For weeks now my children and I have been arguing whether humans are animals.  I insist that they are.  They disagree, and disagree.  And strongly disagree.  They raise their voices, get red in the face and slam their little fists on the table.  I explain that humans are, after all, classified as mammals, among the primates, and that even though we are (I admit) animals of a special sort and not like the others in some very important ways, we’re still animals.  “People are NOT animals!” my son will say.  “Monkeys think it’s okay to fling poo around but people know better!”  As if that proves anything.  People fling poo of one sort or another too, of course, but I don’t want to disabuse him of the notion of human decency just yet.  Sister is squarely in brother’s court.  Even if she sometimes thinks me “so very wise” (as she put it the other night), she seethes with righteous fury: “No, Papa!” (she’s actually yelling) “PEOPLE ARE PEOPLE, AND ANIMALS ARE ANIMALS!”  Faced with such violent dogmatism I almost want to relent, if only to keep the peace.  But then who wouldn’t really rather be an animal?  If it meant, just now, that so much less would be expected of me, nothing strenuous or heroic, that I could curl up by the fire with a book and sleep late every morning, then I say – Sign me up.


Filed under Marginalia

5 responses to “Marginalia, no.103

  1. Is it time for them to see Elephant Man?

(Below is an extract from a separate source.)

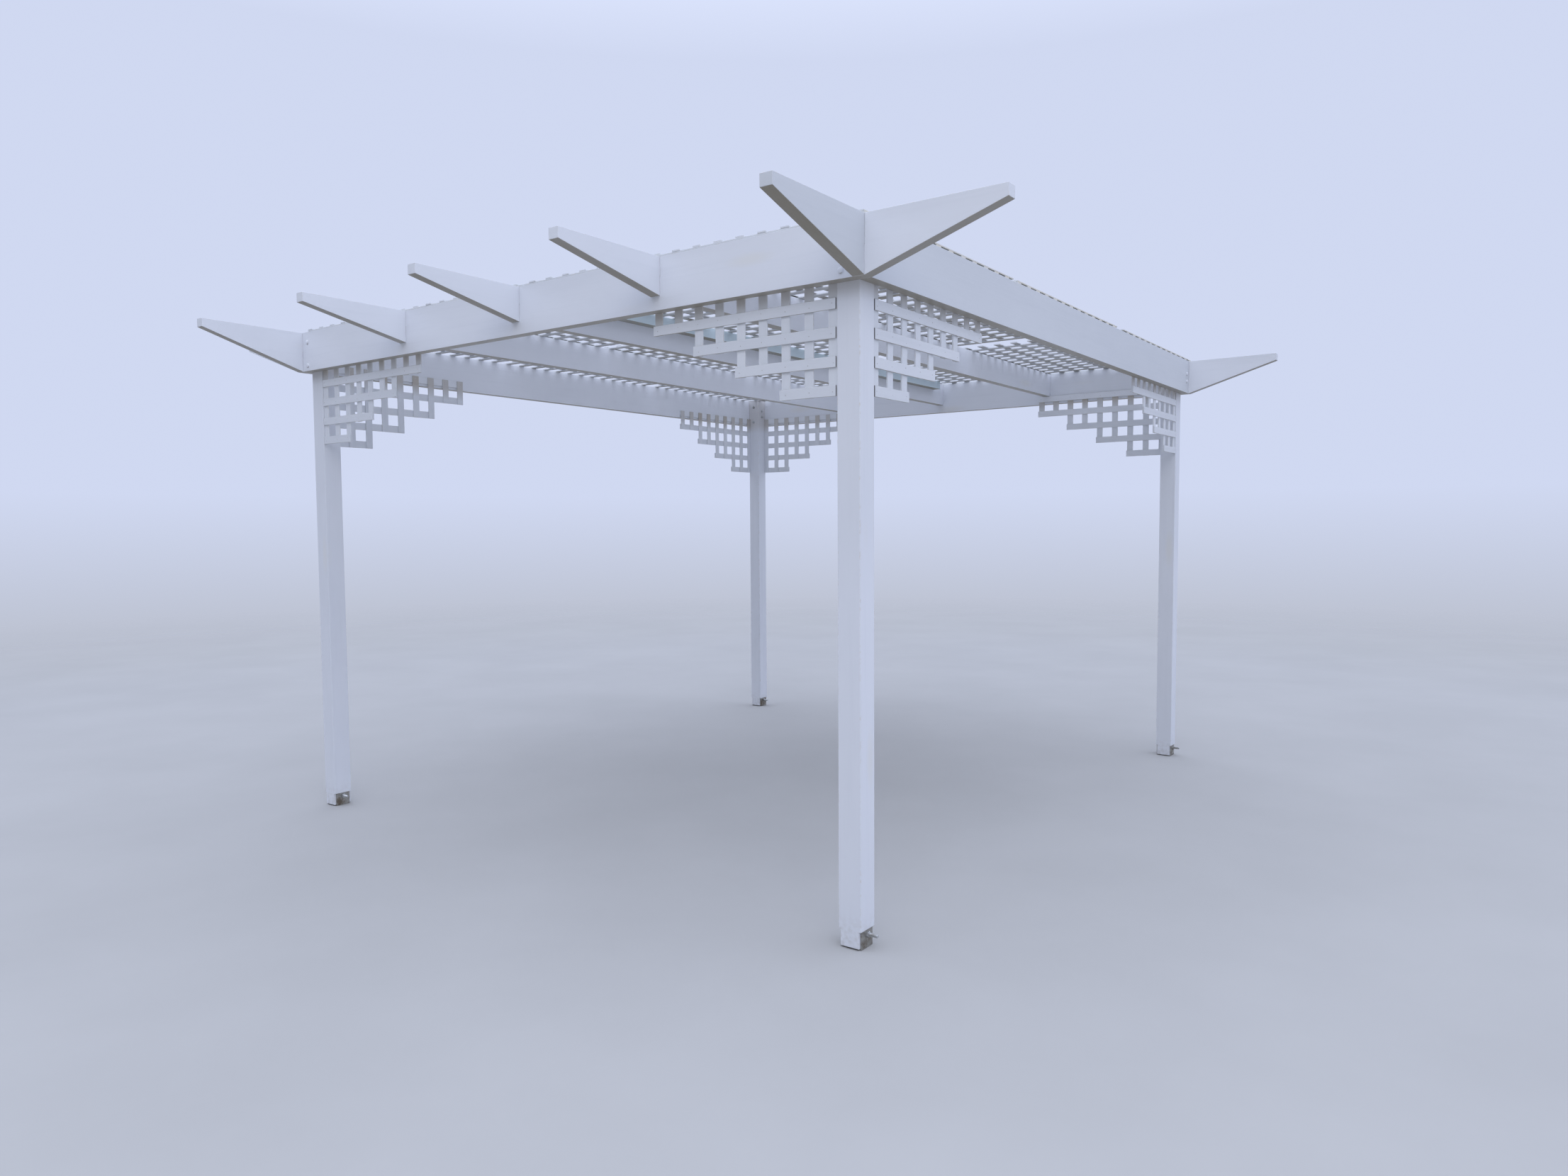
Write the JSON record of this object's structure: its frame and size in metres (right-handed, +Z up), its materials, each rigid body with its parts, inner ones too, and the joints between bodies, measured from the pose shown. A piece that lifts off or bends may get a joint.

    Though I do not envy ideological discussions at table (put down the fork, son, very slowly…), there’s been an evolved form at ours, concerning not the division of animal from animus (free of animosity, natch) but what separates humans from machines. Not that I’m suggesting this for your family, but it may come up one of these days.

  2. Ian Wolcott

    That movie frightened the bejeezus out of me when I was kid. I’ll have to keep that in the back pocket for a while and only force them to watch it after they’ve really upset me.

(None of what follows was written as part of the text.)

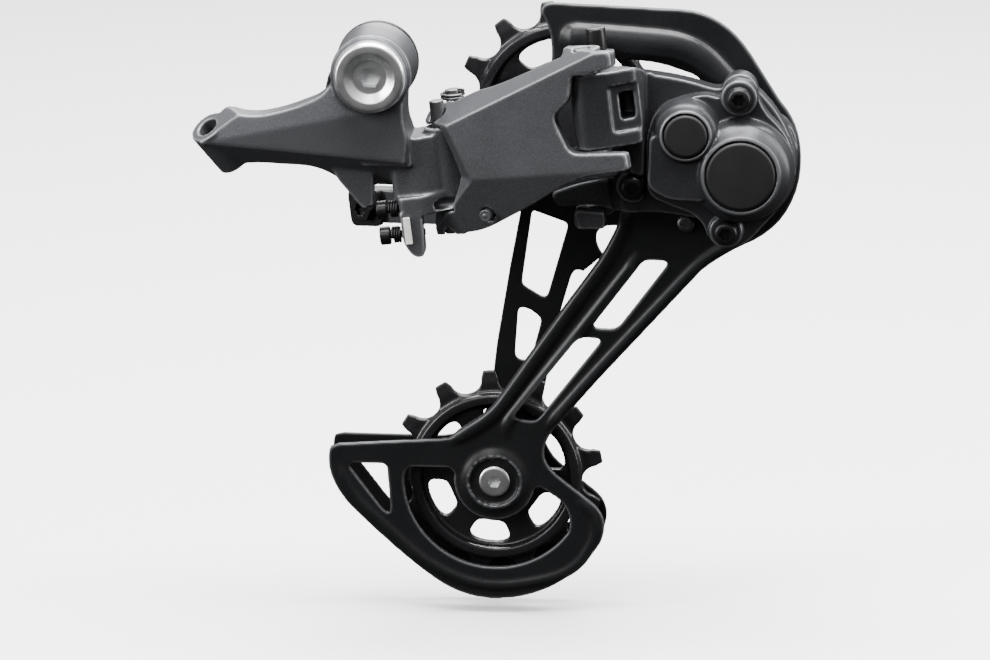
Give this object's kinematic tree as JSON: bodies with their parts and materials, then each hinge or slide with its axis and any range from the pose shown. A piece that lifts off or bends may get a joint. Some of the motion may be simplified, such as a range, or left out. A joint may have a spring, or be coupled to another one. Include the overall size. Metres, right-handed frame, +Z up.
{
  "type": "bicycle rear derailleur",
  "caption": "Bicycle rear derailleur with a long cage, a tilted parallelogram linkage, a clutch housing, toothed guide and tension pulleys and a chain guard.",
  "frame": {"origin": "on the axis of the hanger bolt, in the end face of the boss that rests on the bicycle frame's hanger", "axes": "+X forward along the bicycle, +Y inboard towards the wheel, +Z up"},
  "size_m": [0.1565, 0.0545, 0.1613],
  "materials": {
    "cast_grey": "satin dark grey with a fine metallic grain, over cast aluminium",
    "plate_grey": "satin anthracite over a forged aluminium plate",
    "black_steel": "black coated steel",
    "machined_steel": "turned bright steel",
    "white_plastic": "plain white moulded chip",
    "black_rubber": "matt black",
    "cap_plastic": "fine-grained dark grey",
    "bushing_bronze": "plain sintered bronze",
    "lever_grey": "satin mid grey",
    "pulley_plastic": "glossy black moulded resin"
  },
  "bodies": {
    "bracket": {"bracket_knuckle": "cast_grey", "hanger_bolt": "machined_steel", "hanger_stop_plate": "black_steel", "b_tension_screw": "black_steel", "limit_screw_low": "black_steel", "limit_screw_high": "black_steel", "limit_spring_low": "black_steel", "limit_spring_high": "black_steel", "limit_label": "white_plastic", "link_return_spring": "machined_steel"},
    "outer_link": {"outer_link": "cast_grey", "link_rivet": "machined_steel", "outer_pin_rear": "machined_steel", "outer_pin_front": "machined_steel"},
    "inner_link": {"inner_link": "cast_grey", "inner_pin_rear": "machined_steel", "inner_pin_front": "black_steel", "cable_clamp_bolt": "black_steel", "cable_clamp_plate": "black_steel"},
    "changer_knuckle": {"changer_knuckle": "cast_grey", "clutch_cover": "cast_grey", "cover_gasket": "black_rubber", "cover_screw_top": "black_steel", "cover_screw_bottom": "black_steel", "foot_screw": "black_steel", "large_cap": "cap_plastic", "small_cap": "cap_plastic", "pivot_bushing": "bushing_bronze", "cage_spring": "machined_steel", "one_way_sleeve": "machined_steel", "friction_band": "machined_steel"},
    "clutch_lever": {"clutch_lever": "lever_grey", "clutch_cam": "machined_steel"},
    "cage": {"outer_plate": "plate_grey", "inner_plate": "black_steel", "cage_axle": "machined_steel", "stop_screw": "black_steel", "guide_bushing": "machined_steel", "guide_bolt": "machined_steel", "guide_washer_outer": "black_steel", "guide_washer_inner": "black_steel", "tension_bushing": "machined_steel", "tension_bolt": "machined_steel", "tension_washer_outer": "black_steel", "tension_washer_inner": "black_steel"},
    "guide_pulley": {"guide_pulley": "pulley_plastic"},
    "tension_pulley": {"tension_pulley": "pulley_plastic"}
  },
  "joints": [
    {"name": "outer_link_swing", "type": "hinge", "parent": "bracket", "child": "outer_link", "pos_m": [0.01474, -0.011, 0.00181], "axis": [-0.1219, 0, 0.9925], "range_deg": [0, 54], "stiffness_Nm_per_rad": 0.3, "springref_deg": -34.38},
    {"name": "inner_link_swing", "type": "hinge", "parent": "bracket", "child": "inner_link", "pos_m": [0.01772, 0.002, 0.00217], "axis": [-0.1219, 0, 0.9925], "range_deg": [0, 54]},
    {"name": "knuckle_swing", "type": "hinge", "parent": "outer_link", "child": "changer_knuckle", "pos_m": [0.05439, -0.02398, 0.00668], "axis": [-0.1219, 0, 0.9925], "range_deg": [-54, 0]},
    {"name": "cage_swing", "type": "hinge", "parent": "changer_knuckle", "child": "cage", "pos_m": [0.0947, 0, -0.0239], "axis": [0, -1, 0], "range_deg": [0, 95], "stiffness_Nm_per_rad": 0.25, "springref_deg": -51.57},
    {"name": "clutch_lever_turn", "type": "hinge", "parent": "changer_knuckle", "child": "clutch_lever", "pos_m": [0.0806, 0, -0.0137], "axis": [0, -1, 0], "range_deg": [0, 18]},
    {"name": "guide_pulley_spin", "type": "hinge", "parent": "cage", "child": "guide_pulley", "pos_m": [0.0479, 0.009, -0.0137], "axis": [0, 1, 0], "continuous": true},
    {"name": "tension_pulley_spin", "type": "hinge", "parent": "cage", "child": "tension_pulley", "pos_m": [0.03, 0.009, -0.1133], "axis": [0, 1, 0], "continuous": true}
  ],
  "couplings": [
    {"joint": "inner_link_swing", "follows": "outer_link_swing", "ratio": 1},
    {"joint": "knuckle_swing", "follows": "outer_link_swing", "ratio": -1}
  ]
}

    I had thought that reading the Grahame to my son (or watching Watership Down; he’s not ready for the book yet) might make him aspire to being an animal. The trouble is that these are humanish animals, of course. TH White’s ‘The Goshawk’ might do the trick, but seven years old is still young for that.

    As for People vs Machines – which side does C3PO fight on?

  3. elberry

    Tell him about Egyptian gods.

    It kind of depends what you mean by “human” and “animal”. It sounds like your children understand “not human” as part of the attributes of an “animal”, or “not an animal” as part of the attributes of “human”. To them, when you say “humans are animals” it’s a logical contradiction, like saying “green is red”. But the confusion is perhaps in the words, in what they think the words mean. You might instead encourage them to, for an hour, stop using the words altogether and instead laboriously say, for example, “I am the same kind of thing as a dog” – which should provoke the question “in what way?” rather than just a shriek of “no!”

  4. Ian Wolcott

    Forget the Anglican priesthood, Elberry. Fatherhood’s the job for you.

    I wonder if badgers or pigeons or slugs have a similar sense of their own exceptionalism as a species. Each imagines itself among the Greeks, while all others are barbaroi.

  5. A little late to this, but here’s a suggestion: Perhaps you could tell them that some animals are, after all, really people. Most paleontologists now agree that chimpanzees should be reclassified as hominids. Blow their little minds, papa.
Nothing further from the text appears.